Bei der Parlamentswahl war das Linksbündnis vor den Mitte-Kräften von Präsident Emmanuel Macron und den Rechtsnationalen um Marine Le Pen gelandet. Eine absolute Mehrheit erhielt keines der Lager und keiner Partei gelang es, mit Partnern eine regierungsfähige Mehrheit auf die Beine zu stellen. Macron schloss eine Regierung des Linksbündnisses im Juli aus und begründete dies mit der Stabilität des Landes, weil eine solche Regierung direkt durch ein Misstrauensvotum gestürzt würde.
Misstrauensvotum droht
Doch ein solches Schicksal könnte auch der neuen Regierung bevorstehen. Über Frankreich hinaus bekannte Spitzenpolitiker konnten für die Ministerämter nicht gewonnen werden. Dies könnte auch damit zusammenhängen, dass unsicher ist, ob die Regierung überhaupt eine längere Zeit im Amt ist und nicht gleich gestürzt wird. Sowohl von links als auch von extrem-rechts könnte nämlich schon bald ein Misstrauensvotum drohen. Der Gründer der Linkspartei, Jean-Luc Melenchon, rief dazu auf, die Regierung Barnier "so schnell wie möglich loszuwerden". Jordan Bardella vom rechtsnationalen Rassemblement National (RN) sprach von einer Regierung, die keine Zukunft habe. Eine Regierungserklärung von Barnier ist nach Medienberichten am 1. Oktober geplant.

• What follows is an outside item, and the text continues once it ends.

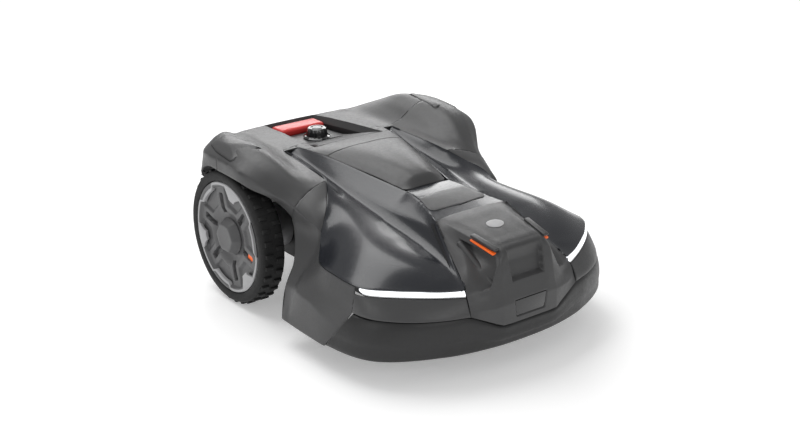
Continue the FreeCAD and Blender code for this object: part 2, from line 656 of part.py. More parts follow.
dial_z = tray_z + 6.3
knob = revolved("dial", [(9.3, 4), (9.3, 30), (17, 24), (20, 8), (27, 5), (27, 0), (6, 0), (6, -16), (0, -16),
                         (0, 4)])
finish(knob, "jog_dial", at(0, dial_y, dial_z))
push = revolved("dial_button", [(0, 6), (9, 6), (9, 23), (7, 25), (0, 25)])
finish(push, "dial_button", at(0, dial_y, dial_z))

# --------------------------------------------------------------------------- check and write
doc.recompute()
bad = []
for obj in doc.Objects:
    if any(word in obj.State for word in ("Invalid", "Error")):
        bad.append(f"{obj.Name} {obj.Label} {obj.State}")
for obj in PARTS:
    if obj.Shape.isNull() or not obj.Shape.isValid():
        bad.append(f"shape {obj.Label}")
if bad:
    raise RuntimeError("; ".join(bad))
os.makedirs("parts", exist_ok=True)
for obj in PARTS:
    obj.Shape.exportStep(f"parts/{obj.Label}.step")
    print(obj.Label, len(obj.Shape.Solids), round(obj.Shape.Volume))
print(len(PARTS), "parts")
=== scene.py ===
"""Looks of the robotic lawn mower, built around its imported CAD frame.

Sizes are written in millimetres and turned to metres when a mesh is made. The mower stands on Z 0,
faces -Y and is symmetric about X 0, so half outlines are given for X >= 0. A table named ..._rows
holds surface points (x, y, z); sheet() runs a smooth surface through them.
"""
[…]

Der konservative Barnier (73) wurde vor zwei Wochen nach langem Zögern von Macron ernannt. Die Hoffnung war, dass es dem ehemaligen Brexit-Chefunterhändler der EU mit seinem Verhandlungsgeschick und Talent zum Kompromiss gelingen würde, genügend Partner für eine handlungsfähige Regierung zu finden. Am Donnerstagabend legte Barnier Macron dann sein Personaltableau vor. Wegen "letzter Anpassungen", wie es seitens der Regierung hieß, wurde die Vorstellung des Kabinetts dann von Freitag auf Samstag verschoben. Dem Sender BFMTV zufolge war dies die längste Regierungsbildung seit 1962.
Über eine absolute Mehrheit, die politische Vorhaben von Präsident Macron einfach umsetzen kann, wird die künftige Regierung auf keinen Fall verfügen. Möglicherweise wird Barnier je nach Regierungsvorhaben auf die Unterstützung unterschiedlicher Partner setzen müssen und auch auf die Duldung durch das RN von Marine le Pen angewiesen sein. Staatschef Macron, der mit den Neuwahlen seine Position stärken wollte, steht dadurch geschwächt da. Da er in der Außenpolitik die Oberhand hat und mit Barnier einen proeuropäischen Premier an seiner Seite, dürfte sich aber an der Zusammenarbeit mit Brüssel und Berlin kaum etwas ändern.
Schuldenberg belastet Start der neuen Regierung
In der Innenpolitik steht der neuen Regierung indes mit dem Haushalt für das kommende Jahr gleich eine Belastungsprobe bevor. Wegen einer zu hohen Neuverschuldung betreibt die EU-Kommission im Moment ein Defizitverfahren gegen Frankreich. An einem drastischen Sparkurs in Frankreich mit seinen traditionell hohen öffentlichen Ausgaben führt eigentlich kein Weg vorbei, und über die Frage möglicher Steuererhöhungen ist schon vor der Ernennung der Regierung Streit zwischen Barnier und dem Macron-Lager entbrannt.